Ora isso tem uma explicação fácil. É que a cerveja tem este nome curioso, porque da sua composição faz parte, natuuralmente, o mel. E ainda há quem desconfie desta coisa de acrescentar elementos “estranhos” à formula tradicional da cerveja.
Mas nestas coisas, não sou nada fundamentalista, e não me incomodam nada estas “modernices”. Gosto de Ales, Stouts ou Lagers, e gosto de cervejas com sabor a framboesa ou a pêssego. Ou a mel. Não gosto é de más cervejas.
Mas falando desta, diga-se que a presença no copo, é magnífica.

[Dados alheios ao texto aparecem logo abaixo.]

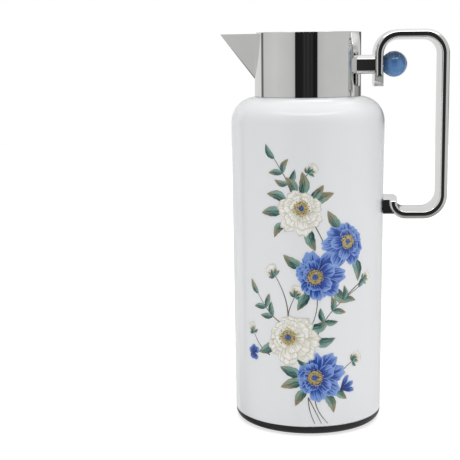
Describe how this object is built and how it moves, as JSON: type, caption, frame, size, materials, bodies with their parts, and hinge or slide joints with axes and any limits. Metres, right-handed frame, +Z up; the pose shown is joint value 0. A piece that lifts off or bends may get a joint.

Uma espuma “à la Duvel”, enorme, uma mousse que não se esgota enquanto durar a cerveja. E desta, solta-se o inconfundível cheiro a mel. O corpo é de um alaranjado levemente tostado, efervescente quanto baste, e o sabor, corresponde àquele aroma muito especial, um adocicado bem temperado com especiarias, e na boca uma presença suave que se esvai pela garganta, mas que se mantém a flutuar nas paredes da boca e na língua com uma teimosia que só lhe fica bem. O mel, sempre presente, mas do álcool - 8,4º Abv que se anunciam no rótulo - nem sombra, o que dá uma ideia da qualidade e equilíbrio desta excelente cerveja.
E o meu pai, que só usava mel para curar constipações.